• [Problem description]:
Copy out the lines that have "down" in them.

• [Dataset entries]:

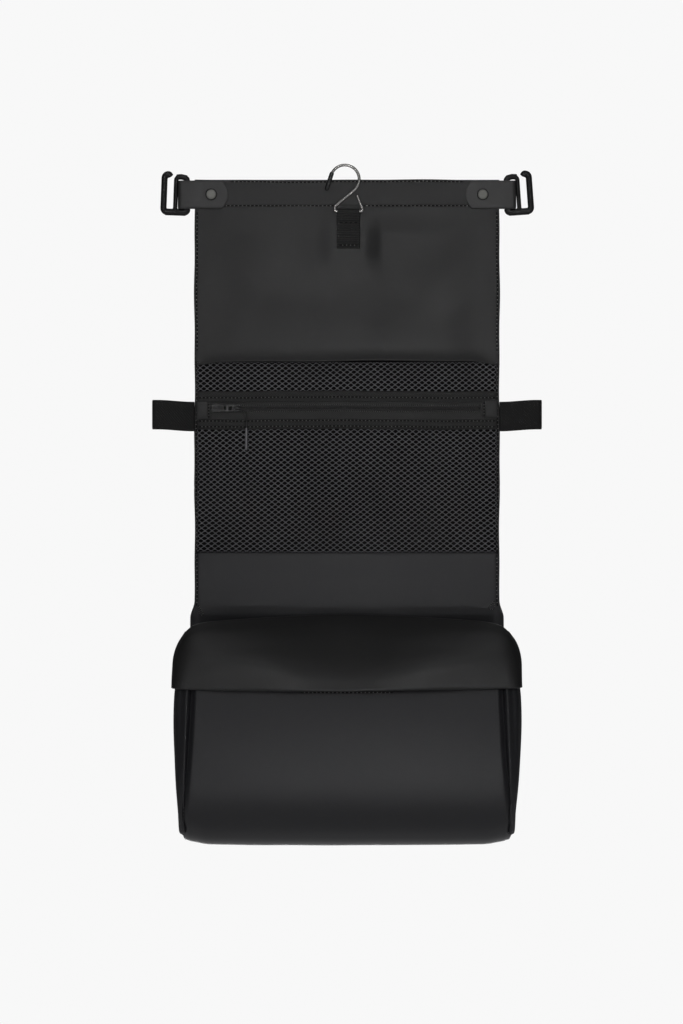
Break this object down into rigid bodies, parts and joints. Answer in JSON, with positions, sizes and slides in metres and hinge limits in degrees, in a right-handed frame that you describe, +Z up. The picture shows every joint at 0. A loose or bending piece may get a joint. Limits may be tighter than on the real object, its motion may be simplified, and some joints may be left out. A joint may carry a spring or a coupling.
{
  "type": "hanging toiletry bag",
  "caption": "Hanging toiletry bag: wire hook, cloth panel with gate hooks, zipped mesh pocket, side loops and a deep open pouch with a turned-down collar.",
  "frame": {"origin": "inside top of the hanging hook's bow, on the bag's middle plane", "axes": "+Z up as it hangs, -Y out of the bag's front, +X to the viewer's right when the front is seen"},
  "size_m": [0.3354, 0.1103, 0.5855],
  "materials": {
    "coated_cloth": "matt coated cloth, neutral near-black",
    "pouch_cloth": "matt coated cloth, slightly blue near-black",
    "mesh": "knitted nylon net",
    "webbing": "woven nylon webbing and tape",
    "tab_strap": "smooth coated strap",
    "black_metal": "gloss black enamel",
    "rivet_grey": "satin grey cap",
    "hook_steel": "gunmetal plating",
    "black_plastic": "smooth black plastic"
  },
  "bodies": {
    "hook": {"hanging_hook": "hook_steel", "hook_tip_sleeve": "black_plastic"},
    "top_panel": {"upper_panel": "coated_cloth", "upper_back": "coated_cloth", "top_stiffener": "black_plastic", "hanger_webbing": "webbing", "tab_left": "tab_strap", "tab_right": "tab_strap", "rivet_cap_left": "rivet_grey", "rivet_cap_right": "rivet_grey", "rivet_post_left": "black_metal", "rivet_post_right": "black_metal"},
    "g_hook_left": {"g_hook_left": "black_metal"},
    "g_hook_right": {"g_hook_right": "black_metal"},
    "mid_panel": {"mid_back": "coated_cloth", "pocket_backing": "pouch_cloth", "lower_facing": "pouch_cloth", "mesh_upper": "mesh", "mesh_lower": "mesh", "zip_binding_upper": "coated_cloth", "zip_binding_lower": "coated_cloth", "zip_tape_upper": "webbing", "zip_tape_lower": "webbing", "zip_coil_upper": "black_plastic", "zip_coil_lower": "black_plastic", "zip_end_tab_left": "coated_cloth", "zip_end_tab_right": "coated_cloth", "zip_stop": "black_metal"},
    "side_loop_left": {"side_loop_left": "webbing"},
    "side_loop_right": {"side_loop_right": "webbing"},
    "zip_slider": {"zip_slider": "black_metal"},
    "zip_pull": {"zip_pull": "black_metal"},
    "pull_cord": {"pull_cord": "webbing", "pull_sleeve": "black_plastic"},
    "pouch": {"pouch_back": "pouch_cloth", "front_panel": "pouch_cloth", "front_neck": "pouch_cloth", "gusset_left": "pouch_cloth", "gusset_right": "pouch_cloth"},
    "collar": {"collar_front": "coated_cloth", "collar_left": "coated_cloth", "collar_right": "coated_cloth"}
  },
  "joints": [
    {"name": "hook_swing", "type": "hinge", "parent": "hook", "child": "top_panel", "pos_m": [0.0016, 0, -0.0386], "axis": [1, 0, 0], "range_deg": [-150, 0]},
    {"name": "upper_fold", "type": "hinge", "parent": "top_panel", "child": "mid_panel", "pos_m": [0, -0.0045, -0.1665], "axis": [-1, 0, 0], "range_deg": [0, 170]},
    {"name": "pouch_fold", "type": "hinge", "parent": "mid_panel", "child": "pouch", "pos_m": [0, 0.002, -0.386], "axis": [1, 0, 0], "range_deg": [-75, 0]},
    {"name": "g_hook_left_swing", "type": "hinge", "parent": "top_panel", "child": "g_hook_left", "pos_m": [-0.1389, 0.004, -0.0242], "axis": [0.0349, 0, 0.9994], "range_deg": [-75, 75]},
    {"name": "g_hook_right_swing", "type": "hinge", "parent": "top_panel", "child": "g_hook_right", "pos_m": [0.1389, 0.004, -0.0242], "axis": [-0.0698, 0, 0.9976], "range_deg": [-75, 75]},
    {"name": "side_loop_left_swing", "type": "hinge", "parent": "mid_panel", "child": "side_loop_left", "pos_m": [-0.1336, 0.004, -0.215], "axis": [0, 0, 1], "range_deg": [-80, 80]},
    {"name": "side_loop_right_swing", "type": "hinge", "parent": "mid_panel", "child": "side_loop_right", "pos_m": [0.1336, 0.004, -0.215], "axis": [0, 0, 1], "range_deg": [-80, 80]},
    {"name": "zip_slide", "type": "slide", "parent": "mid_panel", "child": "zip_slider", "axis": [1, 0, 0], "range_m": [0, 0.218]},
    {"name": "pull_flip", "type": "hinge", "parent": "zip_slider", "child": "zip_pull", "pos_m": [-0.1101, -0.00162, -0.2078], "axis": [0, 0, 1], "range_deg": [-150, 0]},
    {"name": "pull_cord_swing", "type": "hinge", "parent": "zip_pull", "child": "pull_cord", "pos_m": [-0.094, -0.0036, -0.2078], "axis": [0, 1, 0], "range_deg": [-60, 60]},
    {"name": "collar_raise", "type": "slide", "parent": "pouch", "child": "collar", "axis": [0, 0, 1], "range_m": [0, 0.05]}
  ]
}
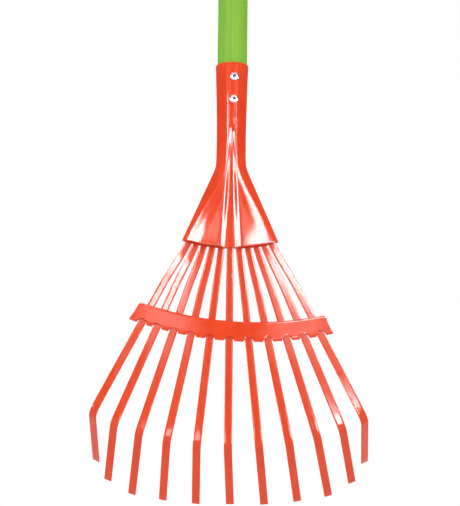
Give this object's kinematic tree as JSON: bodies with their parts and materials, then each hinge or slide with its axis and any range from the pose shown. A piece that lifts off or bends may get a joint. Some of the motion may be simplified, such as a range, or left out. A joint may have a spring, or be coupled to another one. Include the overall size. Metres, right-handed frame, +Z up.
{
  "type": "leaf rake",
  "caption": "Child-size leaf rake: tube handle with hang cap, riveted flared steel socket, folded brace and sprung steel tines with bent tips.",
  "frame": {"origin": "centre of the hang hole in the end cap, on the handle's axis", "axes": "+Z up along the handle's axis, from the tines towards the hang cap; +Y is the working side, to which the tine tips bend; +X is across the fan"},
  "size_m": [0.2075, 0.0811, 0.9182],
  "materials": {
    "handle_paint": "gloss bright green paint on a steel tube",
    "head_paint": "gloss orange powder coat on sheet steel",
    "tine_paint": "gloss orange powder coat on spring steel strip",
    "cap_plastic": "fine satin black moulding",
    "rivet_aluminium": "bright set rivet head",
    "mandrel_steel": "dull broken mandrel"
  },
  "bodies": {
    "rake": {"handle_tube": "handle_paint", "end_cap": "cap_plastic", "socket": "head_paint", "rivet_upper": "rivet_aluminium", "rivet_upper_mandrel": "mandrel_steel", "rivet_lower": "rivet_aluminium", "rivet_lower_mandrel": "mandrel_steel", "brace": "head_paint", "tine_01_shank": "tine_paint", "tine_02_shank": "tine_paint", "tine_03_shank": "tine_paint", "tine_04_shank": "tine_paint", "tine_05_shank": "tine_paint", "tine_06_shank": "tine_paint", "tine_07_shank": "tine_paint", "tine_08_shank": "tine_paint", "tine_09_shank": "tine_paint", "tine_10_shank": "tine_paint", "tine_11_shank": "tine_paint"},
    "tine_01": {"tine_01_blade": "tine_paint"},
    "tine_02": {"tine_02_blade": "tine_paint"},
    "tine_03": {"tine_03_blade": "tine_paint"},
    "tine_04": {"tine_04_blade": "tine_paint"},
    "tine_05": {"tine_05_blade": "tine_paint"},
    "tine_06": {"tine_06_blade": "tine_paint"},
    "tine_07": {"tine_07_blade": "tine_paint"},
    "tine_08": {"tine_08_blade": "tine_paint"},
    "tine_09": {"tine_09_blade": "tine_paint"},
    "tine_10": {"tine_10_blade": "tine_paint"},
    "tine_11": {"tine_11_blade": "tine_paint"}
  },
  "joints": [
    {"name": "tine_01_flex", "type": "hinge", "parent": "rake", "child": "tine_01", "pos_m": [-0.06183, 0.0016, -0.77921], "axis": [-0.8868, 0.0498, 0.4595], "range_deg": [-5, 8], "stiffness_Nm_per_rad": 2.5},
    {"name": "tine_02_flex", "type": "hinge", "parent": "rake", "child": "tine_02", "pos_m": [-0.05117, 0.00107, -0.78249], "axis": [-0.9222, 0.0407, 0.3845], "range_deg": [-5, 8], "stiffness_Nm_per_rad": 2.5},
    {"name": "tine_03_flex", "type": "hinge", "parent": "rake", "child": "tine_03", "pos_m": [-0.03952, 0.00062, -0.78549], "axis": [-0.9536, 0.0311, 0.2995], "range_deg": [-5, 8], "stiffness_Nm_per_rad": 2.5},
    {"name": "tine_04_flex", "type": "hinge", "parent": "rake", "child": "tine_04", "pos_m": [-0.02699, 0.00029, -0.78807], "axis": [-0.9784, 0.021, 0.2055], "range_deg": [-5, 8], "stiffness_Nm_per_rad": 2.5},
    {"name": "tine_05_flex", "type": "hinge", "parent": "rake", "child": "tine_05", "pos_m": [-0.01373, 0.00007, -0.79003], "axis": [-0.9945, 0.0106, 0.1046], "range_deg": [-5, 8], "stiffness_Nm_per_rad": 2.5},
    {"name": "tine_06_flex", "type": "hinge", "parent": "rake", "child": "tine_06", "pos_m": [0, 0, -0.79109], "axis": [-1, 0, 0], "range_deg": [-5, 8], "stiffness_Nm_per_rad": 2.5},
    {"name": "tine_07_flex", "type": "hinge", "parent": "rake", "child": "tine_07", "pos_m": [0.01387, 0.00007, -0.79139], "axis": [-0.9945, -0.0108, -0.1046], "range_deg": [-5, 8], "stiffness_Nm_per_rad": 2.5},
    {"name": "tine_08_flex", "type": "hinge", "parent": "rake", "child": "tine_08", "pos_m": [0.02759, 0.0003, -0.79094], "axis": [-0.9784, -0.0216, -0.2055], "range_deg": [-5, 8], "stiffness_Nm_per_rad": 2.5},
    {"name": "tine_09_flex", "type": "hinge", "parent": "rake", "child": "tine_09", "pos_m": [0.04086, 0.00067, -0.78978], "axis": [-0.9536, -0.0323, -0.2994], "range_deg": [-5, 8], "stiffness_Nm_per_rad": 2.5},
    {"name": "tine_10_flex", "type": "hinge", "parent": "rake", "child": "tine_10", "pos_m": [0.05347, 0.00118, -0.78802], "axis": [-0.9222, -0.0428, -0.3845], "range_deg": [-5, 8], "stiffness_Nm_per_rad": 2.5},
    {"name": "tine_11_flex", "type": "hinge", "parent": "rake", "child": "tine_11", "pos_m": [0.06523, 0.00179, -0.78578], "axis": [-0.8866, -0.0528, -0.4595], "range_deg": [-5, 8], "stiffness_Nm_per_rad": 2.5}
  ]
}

• [Result for this exercise]:
Break this object down into rigid bodies, parts and joints. Answer in JSON, with positions, sizes and slides in metres and hinge limits in degrees, in a right-handed frame that you describe, +Z up. The picture shows every joint at 0. A loose or bending piece may get a joint. Limits may be tighter than on the real object, its motion may be simplified, and some joints may be left out. A joint may carry a spring or a coupling.
  "caption": "Hanging toiletry bag: wire hook, cloth panel with gate hooks, zipped mesh pocket, side loops and a deep open pouch with a turned-down collar.",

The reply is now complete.